> To do: Within the records below, reproduce without change the lines from the line that has "frill = make_frill(head_frame, skin)" through the line that has "point = shown.matrix_world", and only those.

> Data shown:
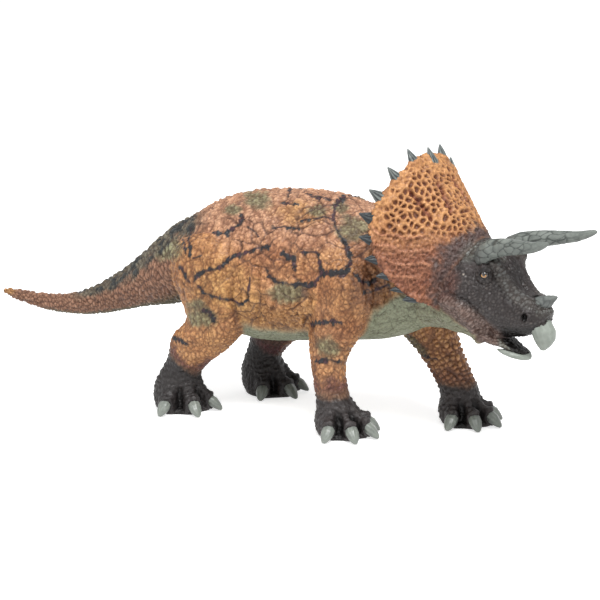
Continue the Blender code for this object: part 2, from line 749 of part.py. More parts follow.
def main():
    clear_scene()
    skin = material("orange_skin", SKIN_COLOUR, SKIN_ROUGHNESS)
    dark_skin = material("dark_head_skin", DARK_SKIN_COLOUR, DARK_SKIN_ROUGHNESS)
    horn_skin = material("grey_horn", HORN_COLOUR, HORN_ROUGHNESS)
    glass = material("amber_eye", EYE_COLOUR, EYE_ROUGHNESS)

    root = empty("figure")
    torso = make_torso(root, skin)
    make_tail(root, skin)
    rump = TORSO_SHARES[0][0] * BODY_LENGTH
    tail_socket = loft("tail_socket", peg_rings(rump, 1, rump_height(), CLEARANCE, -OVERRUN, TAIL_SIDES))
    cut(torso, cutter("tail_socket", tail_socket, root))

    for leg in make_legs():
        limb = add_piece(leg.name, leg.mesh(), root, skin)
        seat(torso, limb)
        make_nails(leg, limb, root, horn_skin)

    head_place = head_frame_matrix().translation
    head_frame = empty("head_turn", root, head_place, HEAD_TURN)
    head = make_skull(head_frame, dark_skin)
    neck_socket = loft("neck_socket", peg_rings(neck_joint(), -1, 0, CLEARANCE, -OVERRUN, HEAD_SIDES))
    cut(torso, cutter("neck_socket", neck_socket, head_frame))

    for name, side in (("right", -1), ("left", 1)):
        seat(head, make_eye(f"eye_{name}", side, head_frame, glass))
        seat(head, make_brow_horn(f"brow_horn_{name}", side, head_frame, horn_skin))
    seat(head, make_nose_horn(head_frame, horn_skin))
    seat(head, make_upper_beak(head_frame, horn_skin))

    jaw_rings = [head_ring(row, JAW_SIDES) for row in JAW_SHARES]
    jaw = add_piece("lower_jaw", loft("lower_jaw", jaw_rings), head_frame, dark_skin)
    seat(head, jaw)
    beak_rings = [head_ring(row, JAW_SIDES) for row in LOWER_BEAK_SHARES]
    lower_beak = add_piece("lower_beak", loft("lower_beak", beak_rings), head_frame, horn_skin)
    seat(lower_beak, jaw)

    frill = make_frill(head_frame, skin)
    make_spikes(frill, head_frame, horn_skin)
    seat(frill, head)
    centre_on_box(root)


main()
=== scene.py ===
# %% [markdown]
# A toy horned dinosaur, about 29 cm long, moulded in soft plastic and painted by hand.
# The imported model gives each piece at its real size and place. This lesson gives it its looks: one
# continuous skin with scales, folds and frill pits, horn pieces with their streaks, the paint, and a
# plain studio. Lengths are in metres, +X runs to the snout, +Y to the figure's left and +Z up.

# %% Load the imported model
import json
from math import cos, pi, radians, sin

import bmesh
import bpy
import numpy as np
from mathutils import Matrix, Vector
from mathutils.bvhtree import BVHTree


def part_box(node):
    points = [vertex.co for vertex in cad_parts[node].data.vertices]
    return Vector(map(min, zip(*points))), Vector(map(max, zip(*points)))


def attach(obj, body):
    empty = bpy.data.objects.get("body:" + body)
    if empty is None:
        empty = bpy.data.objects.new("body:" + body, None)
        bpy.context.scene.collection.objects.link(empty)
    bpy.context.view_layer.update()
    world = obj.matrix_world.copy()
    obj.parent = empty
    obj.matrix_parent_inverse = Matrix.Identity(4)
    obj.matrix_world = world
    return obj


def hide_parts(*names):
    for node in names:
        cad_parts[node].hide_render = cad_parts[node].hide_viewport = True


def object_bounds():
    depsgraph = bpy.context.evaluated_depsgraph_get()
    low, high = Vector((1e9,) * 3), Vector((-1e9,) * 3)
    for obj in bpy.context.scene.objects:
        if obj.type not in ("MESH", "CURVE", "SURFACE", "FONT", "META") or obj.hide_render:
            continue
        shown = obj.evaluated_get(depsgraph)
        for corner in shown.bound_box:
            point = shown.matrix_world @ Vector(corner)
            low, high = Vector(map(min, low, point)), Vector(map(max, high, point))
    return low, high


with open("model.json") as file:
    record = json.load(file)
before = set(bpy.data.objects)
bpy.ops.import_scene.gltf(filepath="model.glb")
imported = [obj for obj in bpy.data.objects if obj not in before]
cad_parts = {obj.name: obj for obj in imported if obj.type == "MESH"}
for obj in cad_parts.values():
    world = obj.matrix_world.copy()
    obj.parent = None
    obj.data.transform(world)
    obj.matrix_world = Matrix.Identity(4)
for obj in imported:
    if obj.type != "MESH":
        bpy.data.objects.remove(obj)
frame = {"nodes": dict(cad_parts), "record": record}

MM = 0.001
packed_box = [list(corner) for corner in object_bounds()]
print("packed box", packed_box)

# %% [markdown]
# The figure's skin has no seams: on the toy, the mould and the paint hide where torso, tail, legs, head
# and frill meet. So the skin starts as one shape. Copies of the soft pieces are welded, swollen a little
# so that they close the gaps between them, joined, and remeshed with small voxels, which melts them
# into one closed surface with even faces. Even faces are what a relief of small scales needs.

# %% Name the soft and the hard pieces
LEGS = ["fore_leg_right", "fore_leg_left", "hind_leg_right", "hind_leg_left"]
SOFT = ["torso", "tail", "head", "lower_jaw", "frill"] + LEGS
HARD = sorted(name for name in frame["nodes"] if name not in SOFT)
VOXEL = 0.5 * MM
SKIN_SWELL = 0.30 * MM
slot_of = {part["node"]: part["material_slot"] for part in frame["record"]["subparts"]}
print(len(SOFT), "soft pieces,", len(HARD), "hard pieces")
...
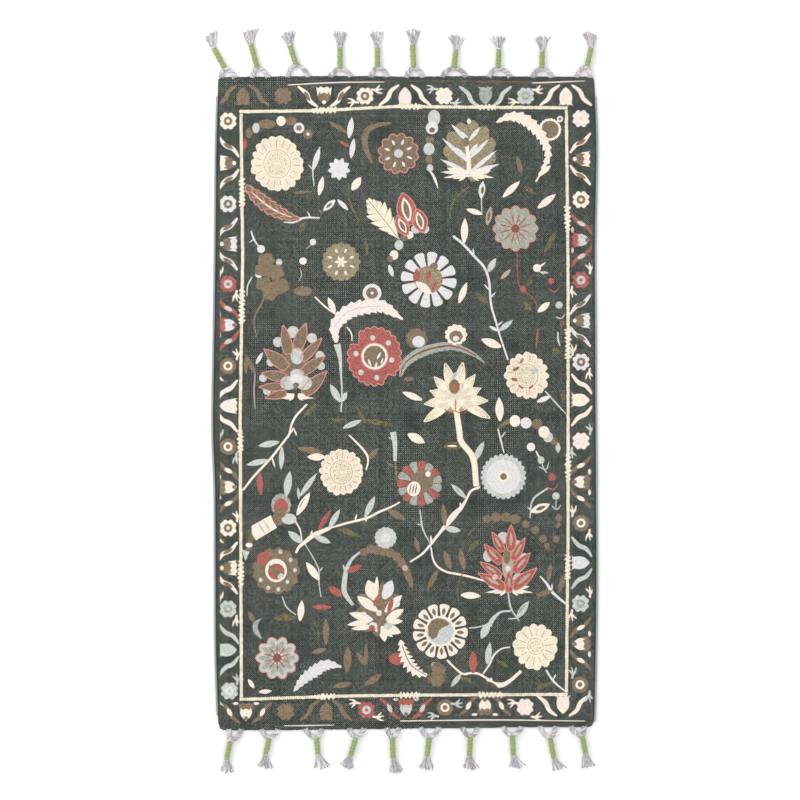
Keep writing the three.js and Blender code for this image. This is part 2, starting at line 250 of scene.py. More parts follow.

> Reply:
    frill = make_frill(head_frame, skin)
    make_spikes(frill, head_frame, horn_skin)
    seat(frill, head)
    centre_on_box(root)


main()
=== scene.py ===
# %% [markdown]
# A toy horned dinosaur, about 29 cm long, moulded in soft plastic and painted by hand.
# The imported model gives each piece at its real size and place. This lesson gives it its looks: one
# continuous skin with scales, folds and frill pits, horn pieces with their streaks, the paint, and a
# plain studio. Lengths are in metres, +X runs to the snout, +Y to the figure's left and +Z up.

# %% Load the imported model
import json
from math import cos, pi, radians, sin

import bmesh
import bpy
import numpy as np
from mathutils import Matrix, Vector
from mathutils.bvhtree import BVHTree


def part_box(node):
    points = [vertex.co for vertex in cad_parts[node].data.vertices]
    return Vector(map(min, zip(*points))), Vector(map(max, zip(*points)))


def attach(obj, body):
    empty = bpy.data.objects.get("body:" + body)
    if empty is None:
        empty = bpy.data.objects.new("body:" + body, None)
        bpy.context.scene.collection.objects.link(empty)
    bpy.context.view_layer.update()
    world = obj.matrix_world.copy()
    obj.parent = empty
    obj.matrix_parent_inverse = Matrix.Identity(4)
    obj.matrix_world = world
    return obj


def hide_parts(*names):
    for node in names:
        cad_parts[node].hide_render = cad_parts[node].hide_viewport = True


def object_bounds():
    depsgraph = bpy.context.evaluated_depsgraph_get()
    low, high = Vector((1e9,) * 3), Vector((-1e9,) * 3)
    for obj in bpy.context.scene.objects:
        if obj.type not in ("MESH", "CURVE", "SURFACE", "FONT", "META") or obj.hide_render:
            continue
        shown = obj.evaluated_get(depsgraph)
        for corner in shown.bound_box:
            point = shown.matrix_world @ Vector(corner)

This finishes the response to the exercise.